++++ DATA PROVIDED

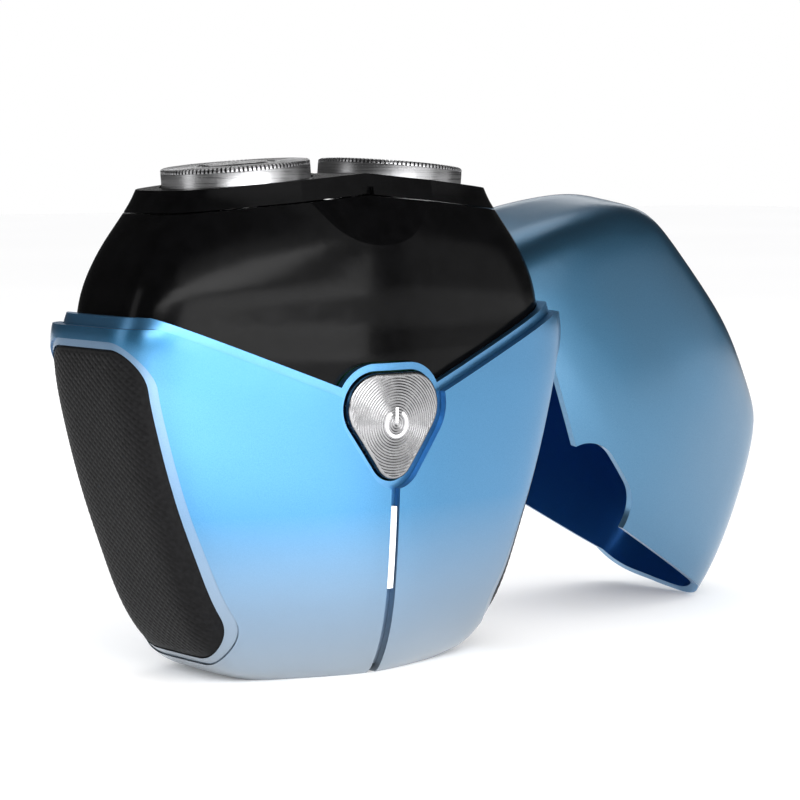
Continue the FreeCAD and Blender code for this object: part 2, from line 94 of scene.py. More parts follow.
# --- Button ----------------------------------------------------------------------
BUTTON_CIRCLES = [(3.0, 38.0, 4.8), (-3.0, 38.0, 4.8), (0.0, 31.2, 3.3)]
GROOVE_CENTRE = (0.0, 35.7)
GROOVE_PITCH = 0.39
GROOVE_DEPTH = 0.07
BUTTON_BORDER = 0.42
BORDER_FADE = 0.15
BUTTON_ROUNDING = 0.3
BUTTON_DEPTH = 1.6
BUTTON_STEPS = 240
STEPS_PER_GROOVE = 6.0
BUTTON_REACH = 9.0
BUTTON_FRONT_LIMIT = -16.0
ICON_BAR_HEIGHTS = (0.1, 0.8, 1.5, 2.3)
ICON_ARC_STEPS = 48
ICON_RADIUS = 1.75
ICON_LINE = 0.42
ICON_OPENING_DEG = 32.0
ICON_RAISED = -0.11
ICON_SUNK = 0.06

# --- Grips -------------------------------------------------------------------------
GRIP_CIRCLES = [(6.3, 41.6, 5.3), (-6.3, 41.6, 5.3), (-5.2, 10.1, 6.6), (5.2, 10.1, 6.6)]
SCALE_WIDTH = 1.3
SCALE_HEIGHT = 1.0
SCALE_RELIEF = 0.12
BEZEL_WIDTH = 1.0
GRIP_MARGIN = 0.07
GRIP_MESH_STEP = 0.13
GRIP_SKIN = 0.3
SCALE_FADE_FROM = 0.5
SCALE_FADE = 0.5
GRIP_EDGE = 0.35
GRIP_EDGE_DROP = 0.15
GRIP_RAY_FROM = 0.06
GRIP_MIDDLE_Z = 26.0

# --- Cap: how it lies ------------------------------------------------------------
CAP_TURN = 10.6
CAP_TIP = 50.6
CAP_YAW = -7.0
RIM_SLOPE = 0.387
RIM_MATCH = 0.9995
NOTCH_WALL_FROM = 11.0
NOTCH_MATCH = 0.03


# --- Paint ---------------------------------------------------------------------------
# Pale silvery tint faded in towards the floor: a painted reflection of the white floor on the shiny blue.
FLOOR_REFLECTION_TINT = (0.30, 0.35, 0.40)
FLOOR_REFLECTION_FADE = (1.0 * MM, 24.0 * MM)
WALL_THICKNESS_LIMIT = 2.2 * MM


# --- Materials -----------------------------------------------------------------------
class Paint:
    """A node material and its shader, with short ways to add the usual nodes."""

    def __init__(self, name):
        self.material = bpy.data.materials.new(name)
        self.material.use_nodes = True
        self.tree = self.material.node_tree
        self.shader = self.tree.nodes["Principled BSDF"]
        self.coordinates = self.tree.nodes.new("ShaderNodeTexCoord").outputs["Object"]

    def set(self, **values):
        for name, value in values.items():
            self.shader.inputs[name.replace("_", " ")].default_value = value
        return self

    def noise(self, scale, detail=3.0, stretch=(1.0, 1.0, 1.0), source=None):
        mapping = self.tree.nodes.new("ShaderNodeMapping")
        mapping.inputs["Scale"].default_value = stretch
        self.tree.links.new(source or self.coordinates, mapping.inputs["Vector"])
        noise = self.tree.nodes.new("ShaderNodeTexNoise")
        noise.inputs["Scale"].default_value = scale
        noise.inputs["Detail"].default_value = detail
        self.tree.links.new(mapping.outputs["Vector"], noise.inputs["Vector"])
        return noise.outputs["Fac"]

    def between(self, factor, low, high, start=0.3, end=0.7):
        """Number that runs from low to high as the factor runs from start to end."""
        span = self.tree.nodes.new("ShaderNodeMapRange")
        span.inputs["From Min"].default_value = start
        span.inputs["From Max"].default_value = end
        span.inputs["To Min"].default_value = low
        span.inputs["To Max"].default_value = high
        self.tree.links.new(factor, span.inputs["Value"])
        return span.outputs["Result"]

    def colours(self, factor, first, second, start=0.35, end=0.65):
        ramp = self.tree.nodes.new("ShaderNodeValToRGB")
        ramp.color_ramp.elements[0].position = start
        ramp.color_ramp.elements[0].color = (*first, 1.0)
        ramp.color_ramp.elements[1].position = end
        ramp.color_ramp.elements[1].color = (*second, 1.0)
        self.tree.links.new(factor, ramp.inputs["Fac"])
        self.link(ramp.outputs["Color"], "Base Color")
        return self

    def fade_down(self, colour, low, high):
        """Fade the base colour into another towards the floor, as a painted reflection of the pale floor."""
        height = self.tree.nodes.new("ShaderNodeSeparateXYZ")
        self.tree.links.new(self.coordinates, height.inputs["Vector"])
        share = self.between(height.outputs["Z"], 1.0, 0.0, low, high)
        mix = self.tree.nodes.new("ShaderNodeMix")
        mix.data_type = "RGBA"
        before = self.shader.inputs["Base Color"].links[0].from_socket
        self.tree.links.new(share, mix.inputs["Factor"])
        self.tree.links.new(before, mix.inputs["A"])
        mix.inputs["B"].default_value = (*colour, 1.0)
        self.link(mix.outputs["Result"], "Base Color")

    def link(self, output, socket):
        self.tree.links.new(output, self.shader.inputs[socket])
        return self

    def bump(self, height, distance, strength=1.0):
        bump = self.tree.nodes.new("ShaderNodeBump")
        bump.inputs["Distance"].default_value = distance
        bump.inputs["Strength"].default_value = strength
        self.tree.links.new(height, bump.inputs["Height"])
        return self.link(bump.outputs["Normal"], "Normal")


def satin_paint(name, first, second, rough=0.33, metal=0.9, coat=0.2, foot=None):
    """Metallic paint: fine flakes in the colour, an even satin sheen, and if asked a paler foot that is a painted
    reflection of the floor.
    """
    paint = Paint(name).set(Metallic=metal, Coat_Weight=coat, Coat_Roughness=0.22)
    flakes = paint.noise(9000.0, 2.0)
    paint.colours(flakes, first, second)
    if foot:
        paint.fade_down(foot, *FLOOR_REFLECTION_FADE)
    paint.link(paint.between(paint.noise(220.0, 4.0), rough - 0.015, rough + 0.02), "Roughness")
    return paint.bump(flakes, 0.000004, 0.35).material


def gloss_black():
    paint = Paint("piano_black").set(Specular_IOR_Level=0.09)
    paint.colours(paint.noise(400.0), (0.0012, 0.0012, 0.0013), (0.002, 0.002, 0.0022))
    paint.link(paint.between(paint.noise(90.0, 5.0), 0.17, 0.21), "Roughness")
    return paint.bump(paint.noise(1600.0, 2.0), 0.000002, 0.3).material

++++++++

### EXERCISE TASK
Please repeat word for word the lines above that run from the beginning through the line containing "ICON_SUNK = 0.06", keeping both the first and that last line.

### EXERCISE RESPONSE
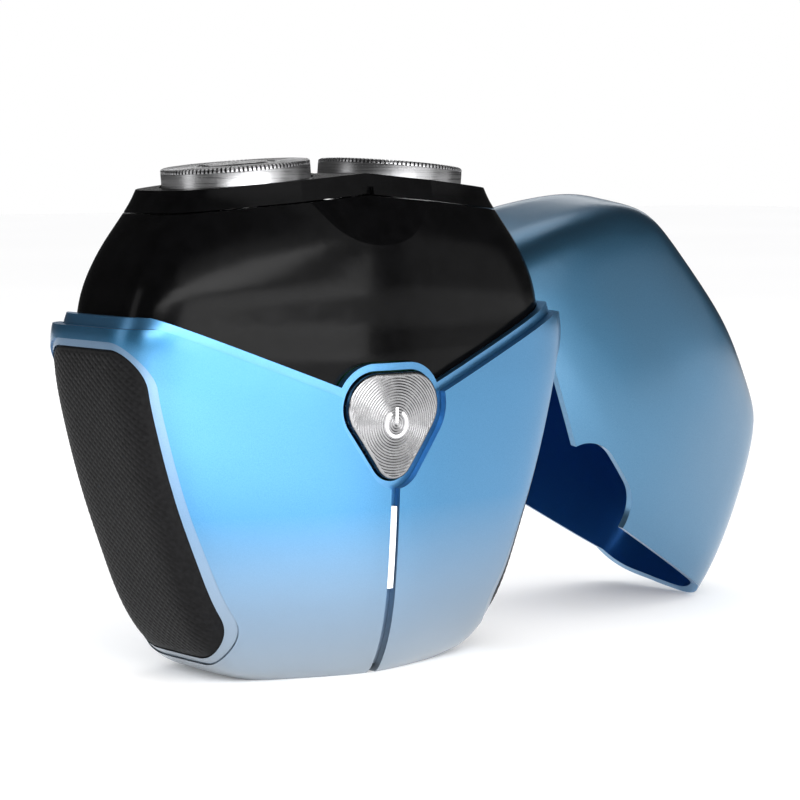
Continue the FreeCAD and Blender code for this object: part 2, from line 94 of scene.py. More parts follow.
# --- Button ----------------------------------------------------------------------
BUTTON_CIRCLES = [(3.0, 38.0, 4.8), (-3.0, 38.0, 4.8), (0.0, 31.2, 3.3)]
GROOVE_CENTRE = (0.0, 35.7)
GROOVE_PITCH = 0.39
GROOVE_DEPTH = 0.07
BUTTON_BORDER = 0.42
BORDER_FADE = 0.15
BUTTON_ROUNDING = 0.3
BUTTON_DEPTH = 1.6
BUTTON_STEPS = 240
STEPS_PER_GROOVE = 6.0
BUTTON_REACH = 9.0
BUTTON_FRONT_LIMIT = -16.0
ICON_BAR_HEIGHTS = (0.1, 0.8, 1.5, 2.3)
ICON_ARC_STEPS = 48
ICON_RADIUS = 1.75
ICON_LINE = 0.42
ICON_OPENING_DEG = 32.0
ICON_RAISED = -0.11
ICON_SUNK = 0.06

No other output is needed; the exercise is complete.